アメリカの攻撃、そしてタリバン政権崩壊から2年。世界の関心がイラクに集まる中、アフガニスタンでは、急速に治安が悪化。長年、内戦を戦ってきた民族同士の不協和音も聞かれ始め、復興は岐路に立たされている。国連は先月「緊急の国際支援がなければアフガンの復興は失敗するかもしれない」との報告書を提出した。
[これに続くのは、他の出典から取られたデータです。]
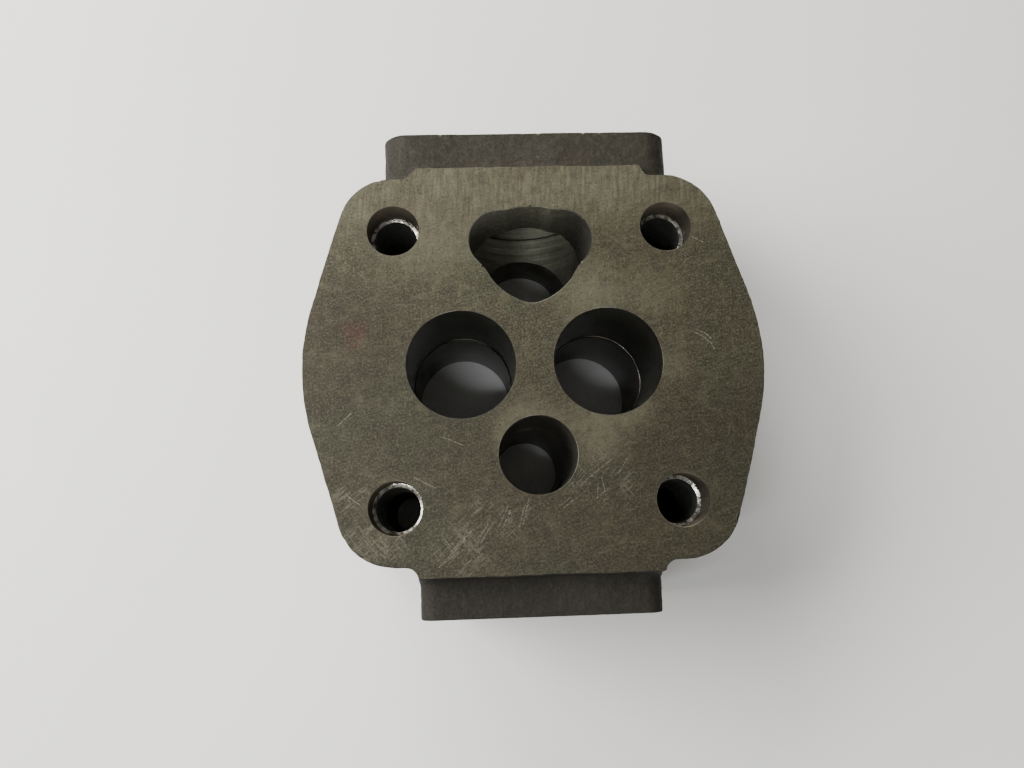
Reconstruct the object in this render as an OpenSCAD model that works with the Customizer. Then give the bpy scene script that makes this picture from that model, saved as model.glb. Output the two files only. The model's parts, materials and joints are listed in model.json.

そうした中、世界で一本の映画が注目を集めている。タリバン政権の崩壊後、アフガニスタンで初めて製作され、世界各地の映画祭で受賞を重ねている映画「アフガン零年・オサマ」である。映画を撮ったセディク・バルマク監督(41)は、20年に渡り、戦争に翻弄される祖国の姿を見つめ、映画に描き続けてきた。タリバン時代には映像や音楽は全て禁止されたため、自らも映画を奪われ、難民となって戦火の中を逃げた経験を持つ。新しい映画には今も戦争の負の遺産に苦しみ続ける人々の現実を一人の少女に託し、描いた。
「世界が再びアフガニスタンを忘れれば、悲劇も再び繰り返されるかも知れない」
強い危機感を各国で訴え続けるバルマク監督。先月末の来日を機に監督へのインタビューを行い、監督が映画に込めたメッセージ、そして祖国の不安と希望を聞いた。